Furthermore, sand can be found as backfill behind retaining walls, in structural fills beneath buildings, and for landscaping purposes. Its suitability in each of these applications will depend on the specific performance requirements, such as load-bearing capacity, drainage, and frost resistance, which are dictated by the project’s design and local environmental conditions.

What are the required tests and quality control measures for sand backfill?

Before using sand as backfill, several tests are typically performed to ensure its quality and suitability. These may include sieve analysis to determine the particle size distribution, Atterberg limits tests to assess plasticity (which should be very low for sand), and tests for organic content and soluble salts. Compaction tests, such as the Proctor test, are also crucial to establish the optimal moisture content for achieving maximum density.
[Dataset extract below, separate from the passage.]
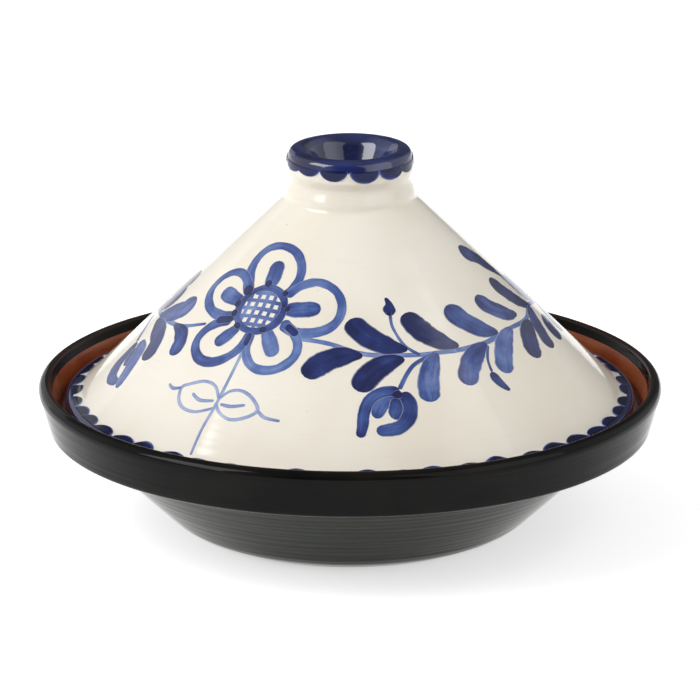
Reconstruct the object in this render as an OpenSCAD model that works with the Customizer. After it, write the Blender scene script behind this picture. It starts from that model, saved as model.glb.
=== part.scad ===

Quality control measures during the backfilling process involve monitoring the moisture content of the sand, ensuring proper spreading and layer thickness, and verifying compaction levels using methods like the nuclear density gauge or sand cone method. Regular site inspections and material sampling throughout the project are essential to confirm that the backfill meets the specified engineering properties and performance criteria.

Are there any alternatives to sand for backfill, and when might they be preferred?

Yes, there are several alternatives to sand for backfill, and they are often preferred depending on the specific requirements of the construction project. Crushed stone or gravel, for instance, offers excellent drainage and compaction characteristics, and its angular particles can create a more stable fill material, particularly in applications requiring high load-bearing capacity or where frost heave is a concern.

Other alternatives include processed recycled materials like crushed concrete or asphalt, which can be more sustainable and cost-effective. In situations where a very inert material is needed, or where the risk of chemical reaction with surrounding elements is a consideration, specific types of rock or manufactured aggregates might be chosen over sand. The preference for an alternative often hinges on factors such as cost, availability, required engineering properties, and environmental regulations.